Personalization Isn’t Just a Feature — It’s a Cost Structure

These personalized products change the nature of publishing in several ways. First, let’s address cost.

1. Content

Until publishers wake up to this new reality and block the bots, the content is mostly free. For my proof-of-concept podcast idea, I found several free RSS feeds to get my daily news. In the future, publishers will have to gate that content.

2. Processing

Gathering and processing the content uses up AI resources. Some of that can be trimmed by siphoning off some of the work to internal resources, but right now it’s still a costly endeavor.

3. Delivery

Digital delivery remains inexpensive, but personalized content doesn’t have to be digital.

What happens when users expect …

  • Customized children’s books
  • Individually assembled legal briefings
  • Personalized print magazines
  • Educational materials tailored to their exact requirements

Print-on-demand and custom assembly reintroduce physical variability — and with it, real-world fulfillment costs.

Mass publishing sought to eliminate variability. AI will bring it back.

Where do publishers fit in?

Let’s go back to my daily podcast. Right now, if I want to listen to a podcast, the publisher monetizes it with ads. When I’m using AI to summarize their news feed, the publisher gets nothing.

With my podcast concept, I’m not buying my daily podcast from a publisher. My AI agent is assembling it from several different publishers’ feeds.
My agent can summarize ten sources, compare viewpoints, and present a custom synthesis in seconds. A fixed, static article written for somebody else doesn’t compare.

The Economic Paradox

AI lowers the cost of producing generic content. But it may raise the cost of producing personalized content at scale. That’s the paradox.

For centuries, scale was the advantage. The whole point was to amortize fixed costs across as many copies as possible.

But in an AI-agent world, the “copy” itself becomes unstable. There is no single edition. There are infinite micro-editions.

In some sense, we may be returning — digitally — to a pre-print model. Before the printing press, every manuscript was copied by hand. Every version was slightly different. Every book was, in effect, a custom artifact.

The printing press standardized content and drove down marginal costs. AI may fragment it again.

Three Emerging Business Models

If this shift is real, publishers will need to choose their posture.

1. The Centralized AI Publisher

In this model, the publisher owns the AI stack. It generates personalized content internally and charges subscription fees that cover computational costs.
This is capital-intensive. Margins will depend heavily on optimizing which tools to use when. The publisher becomes part media company, part infrastructure provider.

2. The Publisher as Expert

In this scenario, the publisher provides structured content, trusted data, and authoritative source material to the AI. The user’s AI agent handles personalization. Here, the publisher becomes a knowledge supplier — a trusted source rather than a direct content assembler.

The competitive advantage shifts from format to authority.

3. The Hybrid Model

The core content remains standardized.
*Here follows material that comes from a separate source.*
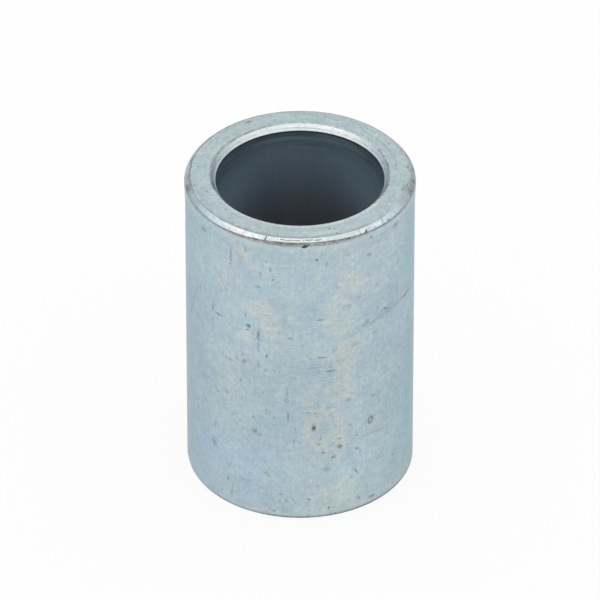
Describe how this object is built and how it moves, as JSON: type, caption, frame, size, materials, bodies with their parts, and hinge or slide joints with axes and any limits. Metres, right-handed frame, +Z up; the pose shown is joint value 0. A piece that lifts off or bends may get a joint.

AI layers personalization on top — summaries, alternate angles, format shifts, contextual adaptations.
Write once. Interpret many times.

This preserves some of the old economics while acknowledging the new expectation of customization.

A Larger Question

My customized podcast experiment was exciting and I believe we’re heading in that general direction. It also raises some deeper questions.

  • Is extreme personalization economically sustainable?
  • Is it culturally desirable?

Mass publishing created shared experiences. Millions read the same article. Millions watched the same broadcast. Culture had common reference points.
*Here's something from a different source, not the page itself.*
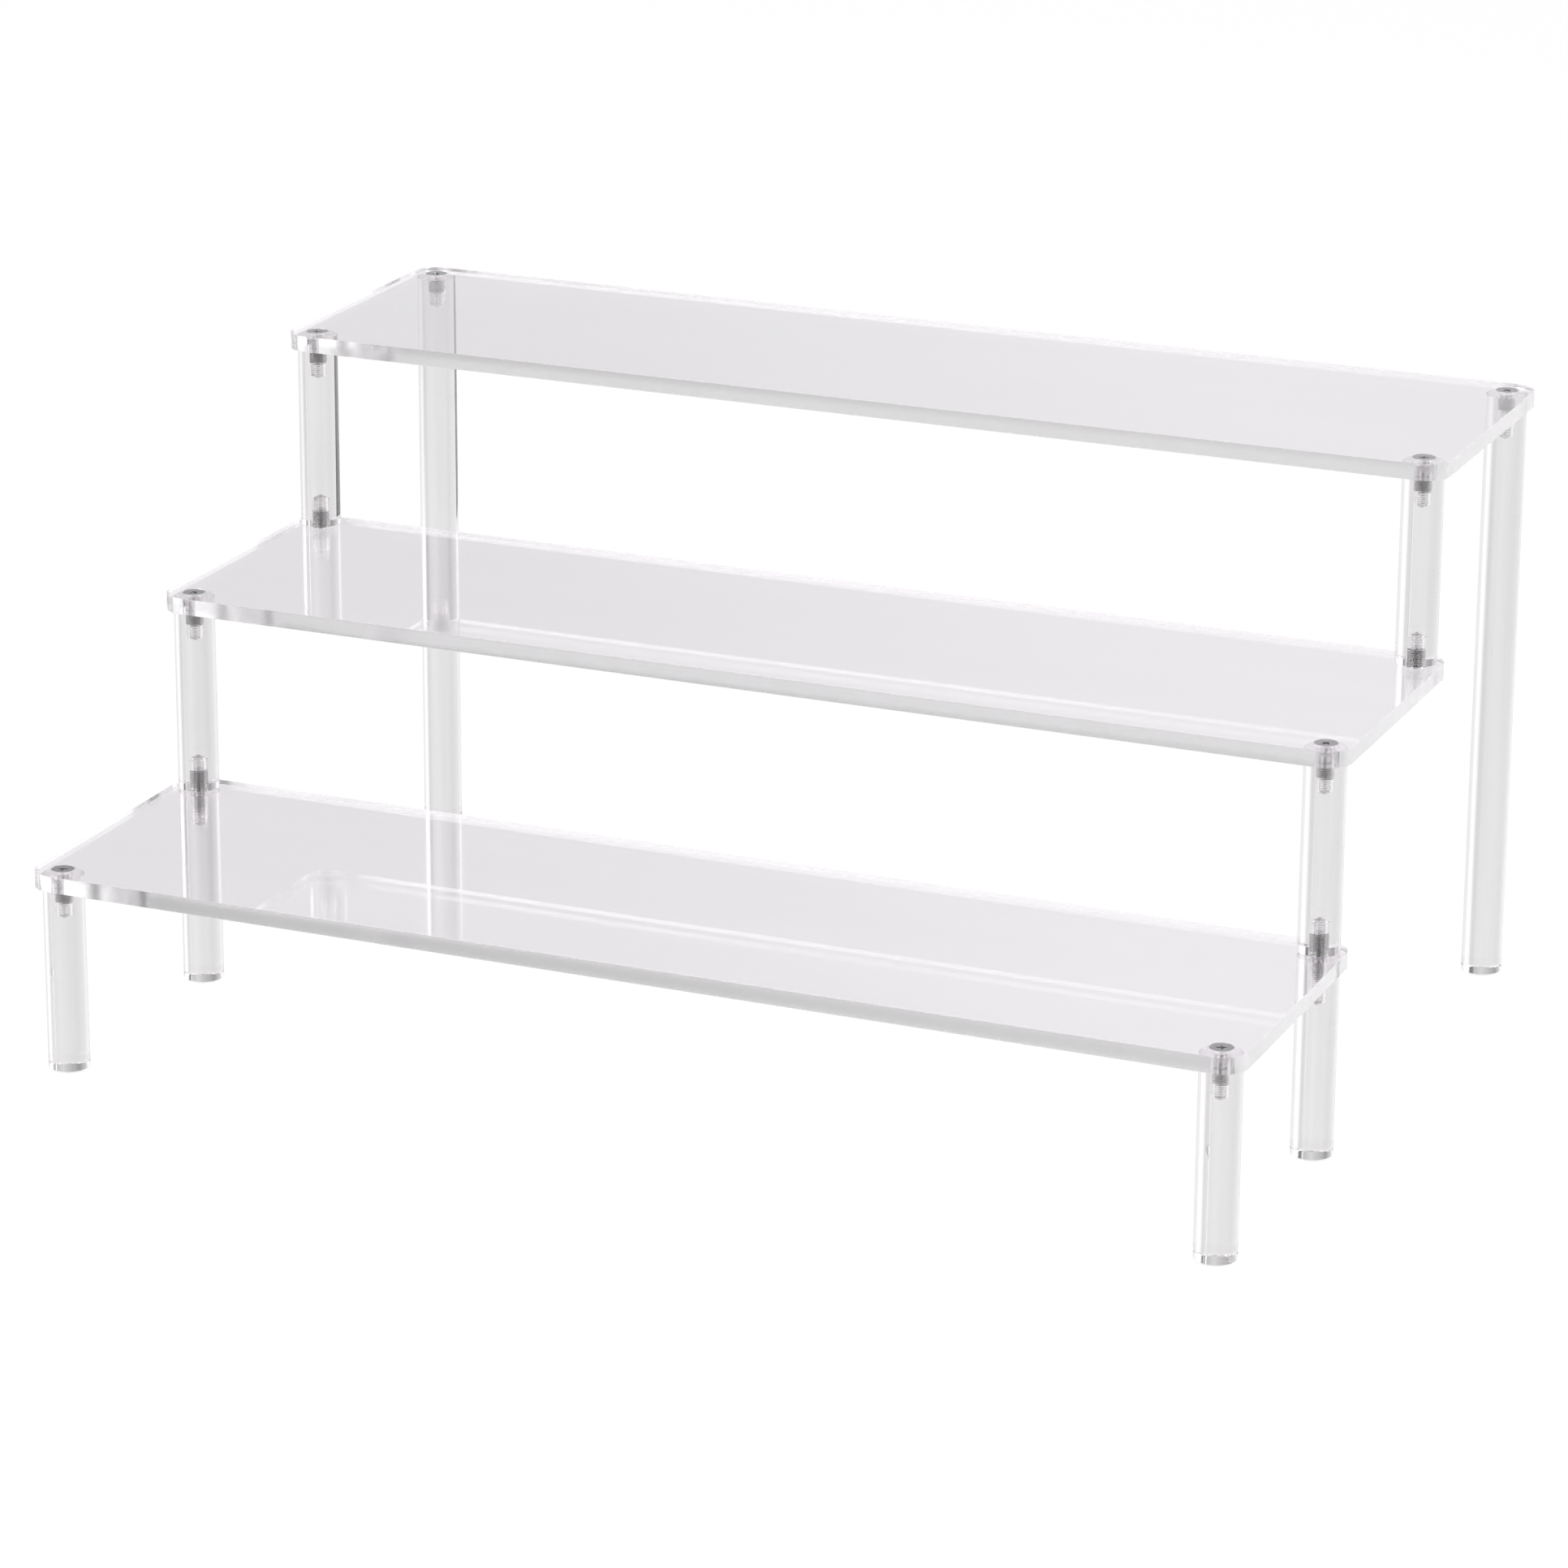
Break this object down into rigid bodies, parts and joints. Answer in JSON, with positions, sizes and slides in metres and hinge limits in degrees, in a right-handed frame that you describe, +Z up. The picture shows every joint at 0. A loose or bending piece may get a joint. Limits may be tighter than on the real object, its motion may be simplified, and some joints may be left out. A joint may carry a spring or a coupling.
{
  "type": "acrylic display riser",
  "caption": "Stepped clear acrylic display riser: flat shelves on round rod legs and posts, joined by countersunk steel screws and studs.",
  "frame": {"origin": "on the table, under the middle of the riser", "axes": "+Z up, +X along the shelves to the viewer's right, -Y towards the front, where the lowest step is"},
  "size_m": [0.303, 0.2154, 0.15],
  "materials": {
    "shelf_acrylic": "clear cast sheet, polished edges",
    "rod_acrylic": "clear extruded rod, polished",
    "steel": "bright zinc-plated screw steel"
  },
  "bodies": {
    "root": {"lower_shelf": "shelf_acrylic", "middle_shelf": "shelf_acrylic", "upper_shelf": "shelf_acrylic", "front_leg_left": "rod_acrylic", "front_leg_right": "rod_acrylic", "middle_leg_left": "rod_acrylic", "middle_leg_right": "rod_acrylic", "rear_leg_left": "rod_acrylic", "rear_leg_right": "rod_acrylic", "lower_post_left": "rod_acrylic", "lower_post_right": "rod_acrylic", "upper_post_left": "rod_acrylic", "upper_post_right": "rod_acrylic", "lower_shelf_screw_left": "steel", "lower_shelf_screw_right": "steel", "middle_shelf_screw_left": "steel", "middle_shelf_screw_right": "steel", "upper_shelf_front_screw_left": "steel", "upper_shelf_front_screw_right": "steel", "upper_shelf_rear_screw_left": "steel", "upper_shelf_rear_screw_right": "steel", "upper_post_screw_left": "steel", "upper_post_screw_right": "steel", "post_stud_left": "steel", "post_stud_right": "steel"}
  },
  "joints": []
}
If every reader receives a different version, optimized for their interests and biases, what happens to shared discourse and human interaction? Samantha (in “Her”) started monopolizing Theodore’s time.

Perhaps the more important question for publishers is this:

In a world where AI agents can generate perfectly tailored content for every individual, what is the enduring value of their product.

For five hundred years, the answer was scale.

In the age of AI agents, the answer may be something else entirely.